Tuesday, November 15, 2005


"Board Adapts After Voters Select"

Fearing that the Dover School District might have to pay attorney fees, reports Josh Getlin in the LA Times, "one outgoing board member urged his colleagues Monday night to abandon the intelligent design policy, especially in view of the election. His motion died for lack of a second."

Like the dinosaurs they are, these defeated Dover board members will not evolve. They will soon be officially extinct. The warm-blooded mamals that replace them next month... Well now, that's a different story.

Getlin's story, by the way, paints an interesting portrait of the defeated Dover board and the incoming victors:

"Intelligent design isn't finished here, it isn't finished anywhere," said Alan Bonsell, an outgoing board member, as he left Monday's meeting, his last. Several hundred people, who filled a school cafeteria, applauded politely when he said the board had "worked hard" to bring Dover students "a much better future.

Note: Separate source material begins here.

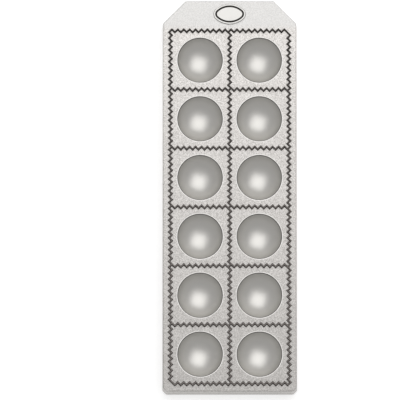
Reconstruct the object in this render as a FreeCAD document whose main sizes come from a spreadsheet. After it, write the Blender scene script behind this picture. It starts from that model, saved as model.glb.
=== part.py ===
import FreeCAD, Part
import os

import Sketcher
from FreeCAD import Vector

# Cast aluminium mould that fills and cuts square ravioli, two across and six along.
#
# The tray is one thin-walled casting. A pinked cutting ridge divides its flat face into square cells, and each
# cell has a round dished cup for the filling. Under the face the cups stand out as domes, and a drafted skirt
# runs round the edge and carries the tray clear of the table. The end with the two large clipped corners is
# left plain to hold the tray by, and an oval badge is fixed there in a shallow seat.
#
# The casting is modelled as its die shapes it: an outer form with the cups sunk in it, less a core that leaves
# the hollow underneath, with a dish in the core for every dome. The ridge is then raised on the face.
#
# Frame: origin on the table under the middle of the tray, +X to the right, +Y towards the badge, +Z up.

# The driving sizes: name, millimetres or degrees or a count, and what it measures.
SIZES = (
    ("cell_pitch", 45, "side of one ravioli, from cutting line to cutting line"),
    ("cell_columns", 2, "ravioli across the tray"),
    ("cell_rows", 6, "ravioli along the tray"),
    ("teeth_per_cell", 10, "teeth of the pinked edge along one side of a cell"),
    ("side_margin", 5.6, "outer cutting line to the long edge of the face"),
    ("foot_margin", 6, "lowest cutting line to the end edge of the face"),
    ("handle_length", 23, "highest cutting line to the end edge of the face"),
    ("handle_clip", 17.3, "leg of the large clipped corners at the plain end"),
    ("foot_clip", 2.6, "leg of the small clipped corners at the other end"),
    ("corner_round", 1.2, "radius of the upright corners of the skirt"),
    ("edge_round", 0.8, "radius between the face and the skirt"),
    ("face_thickness", 2.4, "thickness of the face"),
    ("skirt_wall", 2.4, "thickness of the skirt"),
    ("draft_angle", 2, "lean of the skirt, wider towards the table"),
    ("root_round", 1.5, "radius under the face where the skirt meets it"),
    ("table_gap", 5.3, "air between the table and the lowest point of a dome"),
    ("cup_border", 5.2, "cutting line to the edge of a cup"),
    ("cup_depth", 9.5, "depth of a cup below the face"),
    ("cup_wall", 2.2, "thickness of the casting around a cup"),
    ("lip_break", 0.4, "bevel that breaks the edge of a cup"),
    ("ridge_root", 1.4, "thickness of the cutting ridge where it leaves the face"),
    ("ridge_crest", 0.5, "thickness of the cutting ridge at its flat crest"),
    ("ridge_height", 1.5, "height of the cutting ridge above the face"),
    ("badge_length", 24, "long axis of the oval badge"),
    ("badge_width", 15.2, "short axis of the oval badge"),
    ("badge_end_radius", 4.8, "radius of the two small arcs of the oval"),
    ("badge_thickness", 1.7, "thickness of the badge at its rim"),
    ("badge_edge_gap", 2.6, "badge to the end edge of the face"),
    ("badge_rim", 1.1, "width of the raised rim of the badge"),
    ("badge_channel", 1.2, "width of the sunk channel inside that rim"),
    ("badge_channel_depth", 0.6, "depth of the channel"),
    ("seat_depth", 0.5, "depth of the seat that the badge is fixed in"),
    ("seat_gap", 0.2, "clearance between the badge and the wall of its seat"),
)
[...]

"The eight victors, who sat in a group, had a different message: Bernadette Reinking, a newly elected board member, said in an interview that "Dover needs to heal and put the divisions behind it, because we have to get back to our lives. We have to let the bitterness die down from this battle and focus on our students."

She added, however, that "nobody ever believed this board should have tried to impose its beliefs on people. And we're certainly not going to do that now." The new board, she said, was likely to consider teaching intelligent design in a social studies or philosophy class — but not as part of the curriculum in ninth-grade biology.